"It's over," said Steve Schmidt, a Republican strategist and senior adviser to the party's 2008 nominee, Senator John McCain. "This is not recoverable. This debate has every likelihood of being a fiasco."
Schmidt predicted the crisis will prompt Trump to bring up the former President's indiscretions, something the billionaire businessman had threatened to do after the first debate and then backed away from.
"It is a certainty that Trump will go down the only path that exists for him, which is try to frame this as a double-standard issue with regard to Bill Clinton," Schmidt said.
Schmidt's old boss, McCain, became the most prominent Republican yet to withdraw support for Trump over the weekend, saying in a statement on Sunday that it had become "impossible to continue to offer even conditional support for his candidacy".
Trump still has his Republican defenders, and on political talk shows they were represented by Rudy Giuliani. The former New York Mayor told ABC that Trump's comments were "reprehensible". But he invoked the Catholic concept of absolution from sin, and sought to draw a line under the controversy: "That was then, and this is now".
Giuliani raised the issue of the Clinton marriage, a possible precursor of arguments that the Republican candidate will use. "I think Donald Trump understands that tonight's debate was always going to be very important, and the stakes have gotten a lot higher," Giuliani said. "I think he'll be up to it."
A survey conducted yesterday by Politico and Morning Consult found that 74 per cent of Republican voters thought the party should continue to back Trump, even after the tape's release.
But pollsters for CBS News, who had been surveying the battleground states of Ohio and Pennsylvania just prior to the scandal, called some of those voters back at the weekend and found that eight in 10 had seen or heard of the video. Almost half said it made them think worse of Trump, although those responders mostly weren't backing the Republican anyway.
Fallout from the 2005 video, which played repeatedly on television all weekend, is likely to overshadow other topics at the debate. After the video's release, CNN also uncovered audio of Trump talking with radio shock-jock Howard Stern in which the two men engaged in lewd conversations about women, including Trump's daughter, Ivanka.
Trump's skills as a showman likely won't be enough to pull him from the muck he's descended into after the recording showed him bragging in obscene terms that his celebrity status allowed him to grope women. The former reality television star vowed yesterday to remain in the race and party leaders appeared to have few options to remove him from the top of the ticket.
Clinton, the first female major party nominee, has held off addressing the controversy until the debate, when she can exploit its potency in front of a larger audience.
Given the weekend drama, viewership could approach the record political audience of more than 84 million for the first debate between Clinton and Trump on September 26. This time, they'll be competing against Hurricane Matthew coverage and a NFL game between the New York Giants and Green Bay Packers.
With less than a month before the election, the timing of the video's release could hardly be worse for Trump and the Republican Party. Ballots are already being cast via early and absentee voting in some states. The impact threatens the party's hold on the Senate and potentially the House.

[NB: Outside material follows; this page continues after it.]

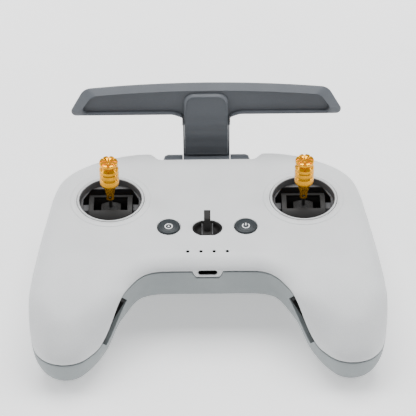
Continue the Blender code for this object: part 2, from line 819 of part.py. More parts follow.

Even before the latest Trump controversy, polls in recent days have shown Clinton widening her lead nationally, and in key states such as Ohio that Trump probably needs to win, following their first debate.

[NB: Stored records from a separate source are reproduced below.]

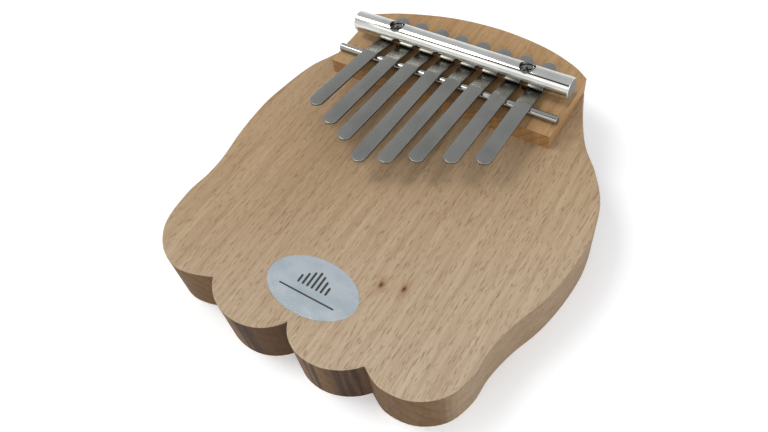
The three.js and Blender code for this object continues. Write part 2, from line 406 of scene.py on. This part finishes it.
def metal(name, colour, rough_low, rough_high, brush, bump_depth, anisotropy=0.0, sawn_ends=False):
    """Worked steel. Brush is the grain of the fine lines, in lines a metre along each axis."""
    material, tree, shader, spot = new_material(name)
    lines = noise(tree, spot, brush, 4, 0.65)
    smudge = noise(tree, spot, (90, 70, 90), 3, 0.6, (5, 2, 1))
    shader.inputs["Metallic"].default_value = 1.0
    shader.inputs["Anisotropic"].default_value = anisotropy
    dull = tuple(0.82 * c for c in colour)
    base = mix(tree, between(tree, smudge, 0.35, 0.75), colour, dull)
    blend = maths(tree, "ADD", maths(tree, "MULTIPLY", lines, 0.5), maths(tree, "MULTIPLY", smudge, 0.5))
    rough = between(tree, blend, 0.3, 0.7, rough_low, rough_high)
    if sawn_ends:
        normal = tree.nodes.new("ShaderNodeNewGeometry").outputs["True Normal"]
        along = maths(tree, "ABSOLUTE", parts_of(tree, normal)[0])
        sawn = between(tree, along, 0.75, 0.95)
        base = mix(tree, sawn, base, SAWN_END)
        rough = maths(tree, "ADD", rough, maths(tree, "MULTIPLY", sawn, 0.3))
    tree.links.new(base, shader.inputs["Base Color"])
    tree.links.new(rough, shader.inputs["Roughness"])
    bump(tree, shader, lines, 0.25, bump_depth)
    return material


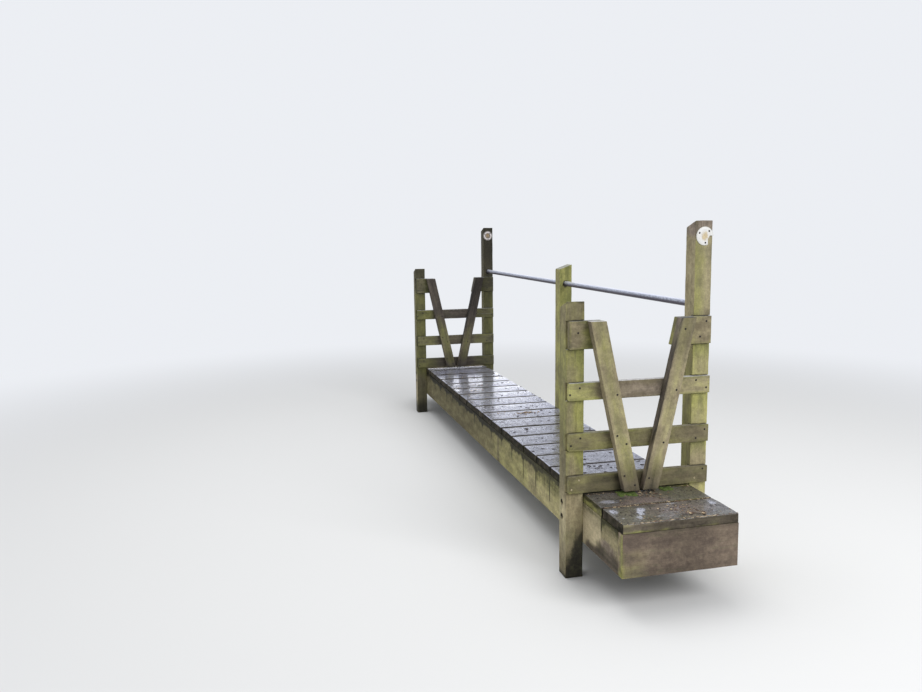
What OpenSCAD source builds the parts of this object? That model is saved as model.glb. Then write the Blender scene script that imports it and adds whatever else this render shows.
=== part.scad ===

Trump had been struggling to recover from one of the worst stretches of his campaign following his shaky performance in the first debate, his comments disparaging a beauty pageant winner's weight and personal life, and a New York Times report that he may not have paid any federal taxes for almost two decades following an almost US$1 billion business loss.

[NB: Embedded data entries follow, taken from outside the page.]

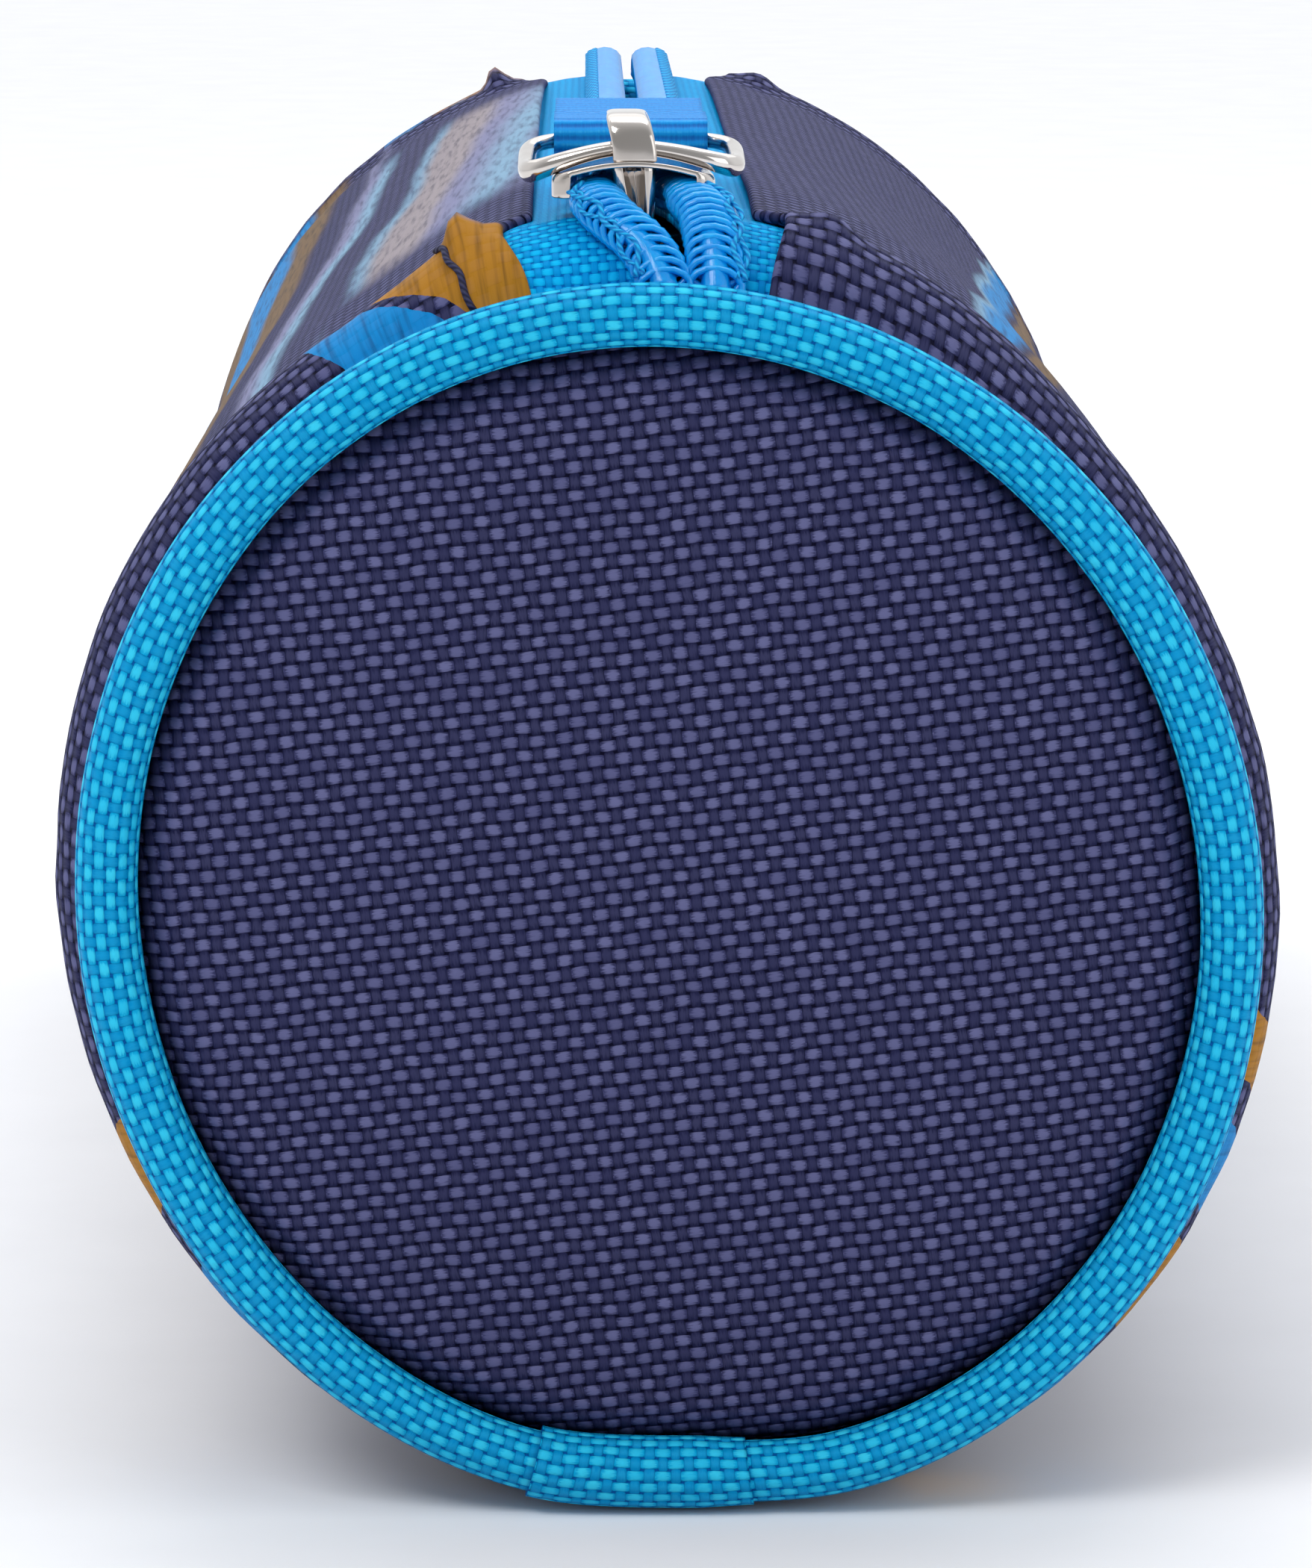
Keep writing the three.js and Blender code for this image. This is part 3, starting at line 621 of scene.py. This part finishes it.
for word, side in SIDES.items():
    wall = wall_layer(word + "_wall", side, 2.8, SLIT[word], 0.0, 0.38, wall_cloth[word], TUCK[word], True)
    follow_flap(wall)
    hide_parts("base_panel", word + "_flap_panel")
    pad = wall_layer(word + "_foam", side, 6.2, 17, 1.1, 2.0, foam)
    follow_flap(pad)
    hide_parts("base_foam", word + "_flap_foam")
    lining = wall_layer(word + "_lining", side, 8.2, 11, 3.4, 0.6, lining_cloth)
    follow_flap(lining)
    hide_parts("base_lining", word + "_flap_lining")


# ---------- the ends ----------


WEAVE_TURN = 7 # degrees by which the end panel's weave rises to the right


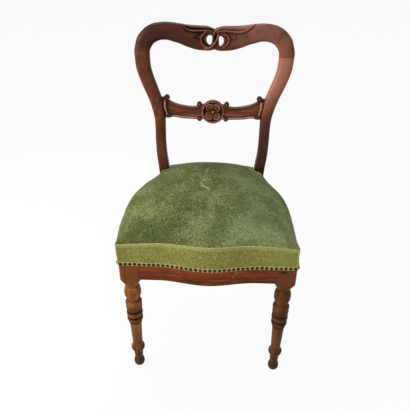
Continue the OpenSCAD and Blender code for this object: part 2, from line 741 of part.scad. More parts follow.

The debate will be a town hall-style event, with about half the questions coming from uncommitted voters screened by Gallup, and the rest posed by moderators Martha Raddatz, of ABC News, and Anderson Cooper, of CNN.
After being widely labelled as unprepared for the first debate, Trump practiced taking audience questions at campaign appearances last week, studied videos of the first debate and rehearsed new lines of attack. The town-hall format, one that Clinton has considerably more experience with, will allow the candidates to sit or roam the stage instead of standing behind lecterns.
The format "could be problematic for Trump," said Aaron Kall, director of debate at the University of Michigan. "He ran out of gas toward the end of the first debate, after standing behind a podium for 90 minutes without commercials and breaks."
It may not matter. Schmidt, the Republican strategist, said he can't imagine how Trump can win the election at this point.
"While you have two unpopular candidates for president, there's only one fit candidate for the role of commander in chief," he said.
"Whatever her flaws may be, people will look at her and say that she possesses the requisite qualities of dignity to be a competent and psychological fitness to be the commander in chief."